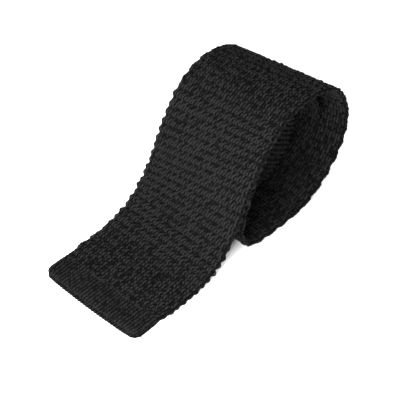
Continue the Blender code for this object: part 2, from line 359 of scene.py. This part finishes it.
# --- materials ----------------------------------------------------------------------------------------
def spun_yarn(name, hollow_shade, raised, fuzz):
    """Worsted-spun wool and silk, piece-dyed: matt, with a broken highlight on each ply and a soft bloom.

    The colour is painted darker in the hollows between the stitches and lighter on the yarn that stands up,
    as painted shade that follows the stitch's height, with uneven take-up of the dye from patch to patch
    and fibre to fibre.
    """
    material = bpy.data.materials.new(name)
    material.use_nodes = True
    tree = material.node_tree
    shader = tree.nodes["Principled BSDF"]
    shade_and_tone = add_node(tree, "ShaderNodeAttribute", {"attribute_name": "shade_and_tone"})
    place = add_node(tree, "ShaderNodeTexCoord")
    patch = add_node(tree, "ShaderNodeTexNoise", None,
                     {"Vector": place.outputs["Object"], "Scale": 1 / (DYE_PATCH * MM), "Detail": 2.0})
    fibre = add_node(tree, "ShaderNodeTexNoise", None,
                     {"Vector": place.outputs["Object"], "Scale": 1 / (FIBRE_CLUMP * MM), "Detail": 3.0})
    height = add_node(tree, "ShaderNodeMath", {"operation": "MULTIPLY_ADD"},
                      {0: patch.outputs["Fac"], 1: PATCH_SHARE, 2: shade_and_tone.outputs["Fac"]})
    speckle = add_node(tree, "ShaderNodeMath", {"operation": "MULTIPLY_ADD"},
                       {0: fibre.outputs["Fac"], 1: FIBRE_SHARE, 2: height.outputs[0]})
    share = add_node(tree, "ShaderNodeMapRange", None,
                     {"Value": speckle.outputs[0], "From Min": DARK_AT, "From Max": LIGHT_AT})
    # painted shade: the base colour goes from the dark hollow colour to the raised yarn's with the stitch's
    # height
    colour = add_node(tree, "ShaderNodeMix", {"data_type": "RGBA"}, {"Factor": share.outputs[0]})
    colour.inputs[6].default_value = hollow_shade
    colour.inputs[7].default_value = raised
    tree.links.new(colour.outputs[2], shader.inputs["Base Color"])
    along = add_node(tree, "ShaderNodeUVMap", {"uv_map": "yarn"})
    split = add_node(tree, "ShaderNodeSeparateXYZ", None, {0: along.outputs[0]})
    twist = add_node(tree, "ShaderNodeMath", {"operation": "MULTIPLY"},
                     {0: split.outputs["X"], 1: 2 * math.pi / PLY_TWIST})
    around = add_node(tree, "ShaderNodeMath", {"operation": "MULTIPLY_ADD"},
                      {0: split.outputs["Y"], 1: 2 * math.pi * PLIES, 2: twist.outputs[0]})
    ply = add_node(tree, "ShaderNodeMath", {"operation": "SINE"}, {0: around.outputs[0]})
    relief = add_node(tree, "ShaderNodeMath", {"operation": "MULTIPLY_ADD"},
                      {0: fibre.outputs["Fac"], 1: 1.2, 2: ply.outputs[0]})
    bump = add_node(tree, "ShaderNodeBump", None,
                    {"Height": relief.outputs[0], "Distance": PLY_DEPTH * MM, "Strength": 1.0})
    tree.links.new(bump.outputs[0], shader.inputs["Normal"])
    shader.inputs["Roughness"].default_value = 0.62
    shader.inputs["Specular IOR Level"].default_value = 0.03
    shader.inputs["Sheen Weight"].default_value = fuzz
    shader.inputs["Sheen Roughness"].default_value = 0.4
    return material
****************
| The exercise |
Using the data above, reproduce every line exactly.

| Worked solution |
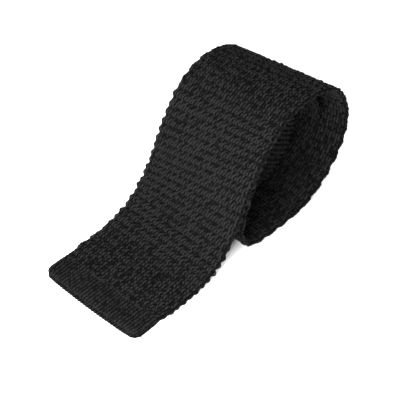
Continue the Blender code for this object: part 2, from line 359 of scene.py. This part finishes it.
# --- materials ----------------------------------------------------------------------------------------
def spun_yarn(name, hollow_shade, raised, fuzz):
    """Worsted-spun wool and silk, piece-dyed: matt, with a broken highlight on each ply and a soft bloom.

    The colour is painted darker in the hollows between the stitches and lighter on the yarn that stands up,
    as painted shade that follows the stitch's height, with uneven take-up of the dye from patch to patch
    and fibre to fibre.
    """
    material = bpy.data.materials.new(name)
    material.use_nodes = True
    tree = material.node_tree
    shader = tree.nodes["Principled BSDF"]
    shade_and_tone = add_node(tree, "ShaderNodeAttribute", {"attribute_name": "shade_and_tone"})
    place = add_node(tree, "ShaderNodeTexCoord")
    patch = add_node(tree, "ShaderNodeTexNoise", None,
                     {"Vector": place.outputs["Object"], "Scale": 1 / (DYE_PATCH * MM), "Detail": 2.0})
    fibre = add_node(tree, "ShaderNodeTexNoise", None,
                     {"Vector": place.outputs["Object"], "Scale": 1 / (FIBRE_CLUMP * MM), "Detail": 3.0})
    height = add_node(tree, "ShaderNodeMath", {"operation": "MULTIPLY_ADD"},
                      {0: patch.outputs["Fac"], 1: PATCH_SHARE, 2: shade_and_tone.outputs["Fac"]})
    speckle = add_node(tree, "ShaderNodeMath", {"operation": "MULTIPLY_ADD"},
                       {0: fibre.outputs["Fac"], 1: FIBRE_SHARE, 2: height.outputs[0]})
    share = add_node(tree, "ShaderNodeMapRange", None,
                     {"Value": speckle.outputs[0], "From Min": DARK_AT, "From Max": LIGHT_AT})
    # painted shade: the base colour goes from the dark hollow colour to the raised yarn's with the stitch's
    # height
    colour = add_node(tree, "ShaderNodeMix", {"data_type": "RGBA"}, {"Factor": share.outputs[0]})
    colour.inputs[6].default_value = hollow_shade
    colour.inputs[7].default_value = raised
    tree.links.new(colour.outputs[2], shader.inputs["Base Color"])
    along = add_node(tree, "ShaderNodeUVMap", {"uv_map": "yarn"})
    split = add_node(tree, "ShaderNodeSeparateXYZ", None, {0: along.outputs[0]})
    twist = add_node(tree, "ShaderNodeMath", {"operation": "MULTIPLY"},
                     {0: split.outputs["X"], 1: 2 * math.pi / PLY_TWIST})
    around = add_node(tree, "ShaderNodeMath", {"operation": "MULTIPLY_ADD"},
                      {0: split.outputs["Y"], 1: 2 * math.pi * PLIES, 2: twist.outputs[0]})
    ply = add_node(tree, "ShaderNodeMath", {"operation": "SINE"}, {0: around.outputs[0]})
    relief = add_node(tree, "ShaderNodeMath", {"operation": "MULTIPLY_ADD"},
                      {0: fibre.outputs["Fac"], 1: 1.2, 2: ply.outputs[0]})
    bump = add_node(tree, "ShaderNodeBump", None,
                    {"Height": relief.outputs[0], "Distance": PLY_DEPTH * MM, "Strength": 1.0})
    tree.links.new(bump.outputs[0], shader.inputs["Normal"])
    shader.inputs["Roughness"].default_value = 0.62
    shader.inputs["Specular IOR Level"].default_value = 0.03
    shader.inputs["Sheen Weight"].default_value = fuzz
    shader.inputs["Sheen Roughness"].default_value = 0.4
    return material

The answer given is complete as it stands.